What is required:
Produce word for word the lines of the data below running from the one that has "size = corner_tile.part.bounding_box().size" to the one that has "cad_parts[node].hide_render = cad_parts[node].hide_viewport", inclusive, and no others.

Data segment:

────────────────────

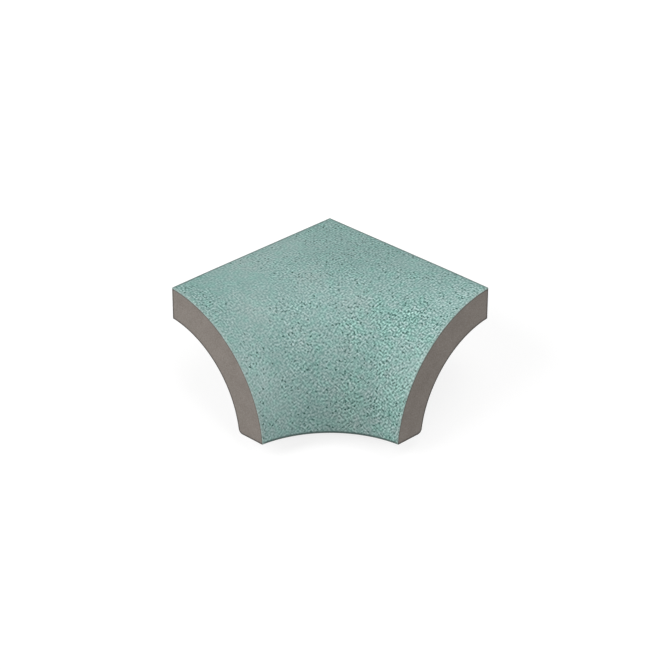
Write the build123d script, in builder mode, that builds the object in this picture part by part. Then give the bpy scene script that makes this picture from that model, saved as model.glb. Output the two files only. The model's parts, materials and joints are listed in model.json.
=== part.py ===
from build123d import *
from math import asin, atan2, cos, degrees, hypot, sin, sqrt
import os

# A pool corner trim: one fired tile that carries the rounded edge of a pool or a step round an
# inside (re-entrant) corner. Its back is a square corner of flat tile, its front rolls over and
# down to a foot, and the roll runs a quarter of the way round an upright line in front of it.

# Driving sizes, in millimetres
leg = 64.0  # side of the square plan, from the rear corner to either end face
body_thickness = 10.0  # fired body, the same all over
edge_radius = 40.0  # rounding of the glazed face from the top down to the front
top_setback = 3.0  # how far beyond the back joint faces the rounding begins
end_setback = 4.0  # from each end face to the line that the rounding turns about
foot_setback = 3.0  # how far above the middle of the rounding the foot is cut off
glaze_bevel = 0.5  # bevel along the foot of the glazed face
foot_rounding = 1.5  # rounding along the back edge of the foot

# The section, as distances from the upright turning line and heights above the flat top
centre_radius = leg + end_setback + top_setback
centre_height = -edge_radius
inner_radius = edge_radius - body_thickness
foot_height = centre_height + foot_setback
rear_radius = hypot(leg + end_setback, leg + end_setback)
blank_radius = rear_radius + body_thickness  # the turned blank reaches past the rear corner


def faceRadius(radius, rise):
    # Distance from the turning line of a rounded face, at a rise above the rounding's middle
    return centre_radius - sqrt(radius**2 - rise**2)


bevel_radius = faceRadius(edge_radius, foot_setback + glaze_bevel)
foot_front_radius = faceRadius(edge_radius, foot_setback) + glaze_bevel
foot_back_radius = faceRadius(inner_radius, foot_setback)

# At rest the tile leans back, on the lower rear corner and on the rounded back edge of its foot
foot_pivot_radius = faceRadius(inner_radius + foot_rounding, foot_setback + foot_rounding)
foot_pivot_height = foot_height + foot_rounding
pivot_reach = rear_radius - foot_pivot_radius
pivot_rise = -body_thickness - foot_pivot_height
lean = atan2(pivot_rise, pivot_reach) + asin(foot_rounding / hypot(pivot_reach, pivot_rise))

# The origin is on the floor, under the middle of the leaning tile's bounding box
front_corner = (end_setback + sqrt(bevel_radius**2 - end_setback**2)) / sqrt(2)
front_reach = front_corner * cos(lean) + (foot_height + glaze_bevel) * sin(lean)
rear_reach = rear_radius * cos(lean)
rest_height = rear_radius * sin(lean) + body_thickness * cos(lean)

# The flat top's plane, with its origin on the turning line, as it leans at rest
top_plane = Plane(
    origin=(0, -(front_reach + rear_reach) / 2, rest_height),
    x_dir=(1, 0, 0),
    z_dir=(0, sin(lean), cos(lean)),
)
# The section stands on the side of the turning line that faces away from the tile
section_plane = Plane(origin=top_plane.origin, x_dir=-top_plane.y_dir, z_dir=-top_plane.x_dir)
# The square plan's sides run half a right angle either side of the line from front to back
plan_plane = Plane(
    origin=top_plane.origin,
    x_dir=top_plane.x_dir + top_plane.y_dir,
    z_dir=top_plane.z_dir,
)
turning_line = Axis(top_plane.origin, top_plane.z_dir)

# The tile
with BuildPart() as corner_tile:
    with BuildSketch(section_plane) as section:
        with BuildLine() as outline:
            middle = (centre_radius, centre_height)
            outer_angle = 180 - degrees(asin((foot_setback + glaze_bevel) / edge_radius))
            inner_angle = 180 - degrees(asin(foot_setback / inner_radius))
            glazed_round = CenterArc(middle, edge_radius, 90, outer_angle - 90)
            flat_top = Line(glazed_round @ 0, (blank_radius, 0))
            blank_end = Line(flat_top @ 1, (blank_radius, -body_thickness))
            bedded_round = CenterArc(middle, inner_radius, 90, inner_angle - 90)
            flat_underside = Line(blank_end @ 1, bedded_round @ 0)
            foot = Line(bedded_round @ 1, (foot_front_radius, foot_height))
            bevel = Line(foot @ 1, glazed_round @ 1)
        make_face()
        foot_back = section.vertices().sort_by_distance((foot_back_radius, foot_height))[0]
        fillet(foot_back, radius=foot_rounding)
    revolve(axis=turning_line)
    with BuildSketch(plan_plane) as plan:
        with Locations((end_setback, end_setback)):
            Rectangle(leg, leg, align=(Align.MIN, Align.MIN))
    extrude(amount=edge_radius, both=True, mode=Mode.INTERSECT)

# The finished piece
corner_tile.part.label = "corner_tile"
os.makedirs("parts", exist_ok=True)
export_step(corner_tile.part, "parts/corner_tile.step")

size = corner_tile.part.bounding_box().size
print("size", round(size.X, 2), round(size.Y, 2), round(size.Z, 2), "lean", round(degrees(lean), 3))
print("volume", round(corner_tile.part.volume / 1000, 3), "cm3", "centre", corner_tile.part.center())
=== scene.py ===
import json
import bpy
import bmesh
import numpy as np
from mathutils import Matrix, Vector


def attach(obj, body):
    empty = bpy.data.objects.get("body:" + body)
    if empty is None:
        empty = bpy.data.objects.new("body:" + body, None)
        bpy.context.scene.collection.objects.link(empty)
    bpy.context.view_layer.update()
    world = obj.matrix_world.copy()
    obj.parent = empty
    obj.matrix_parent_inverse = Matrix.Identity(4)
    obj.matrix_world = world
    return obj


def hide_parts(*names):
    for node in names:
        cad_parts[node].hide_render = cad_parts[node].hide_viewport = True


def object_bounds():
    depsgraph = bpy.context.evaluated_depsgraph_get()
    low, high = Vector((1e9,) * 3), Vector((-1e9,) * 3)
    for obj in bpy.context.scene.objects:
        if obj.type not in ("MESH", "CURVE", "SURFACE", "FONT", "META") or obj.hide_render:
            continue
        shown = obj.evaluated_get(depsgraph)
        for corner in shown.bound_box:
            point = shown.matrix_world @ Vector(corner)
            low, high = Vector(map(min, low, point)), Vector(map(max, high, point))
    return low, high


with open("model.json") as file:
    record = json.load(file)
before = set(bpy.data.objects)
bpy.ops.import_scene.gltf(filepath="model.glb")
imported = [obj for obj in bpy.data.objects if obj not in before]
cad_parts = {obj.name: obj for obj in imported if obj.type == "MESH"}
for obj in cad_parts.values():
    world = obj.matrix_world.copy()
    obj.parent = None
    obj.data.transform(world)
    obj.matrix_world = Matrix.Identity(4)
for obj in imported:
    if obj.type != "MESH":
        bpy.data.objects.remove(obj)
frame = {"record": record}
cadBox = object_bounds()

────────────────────

Result of this task:
size = corner_tile.part.bounding_box().size
print("size", round(size.X, 2), round(size.Y, 2), round(size.Z, 2), "lean", round(degrees(lean), 3))
print("volume", round(corner_tile.part.volume / 1000, 3), "cm3", "centre", corner_tile.part.center())
=== scene.py ===
import json
import bpy
import bmesh
import numpy as np
from mathutils import Matrix, Vector


def attach(obj, body):
    empty = bpy.data.objects.get("body:" + body)
    if empty is None:
        empty = bpy.data.objects.new("body:" + body, None)
        bpy.context.scene.collection.objects.link(empty)
    bpy.context.view_layer.update()
    world = obj.matrix_world.copy()
    obj.parent = empty
    obj.matrix_parent_inverse = Matrix.Identity(4)
    obj.matrix_world = world
    return obj


def hide_parts(*names):
    for node in names:
        cad_parts[node].hide_render = cad_parts[node].hide_viewport = True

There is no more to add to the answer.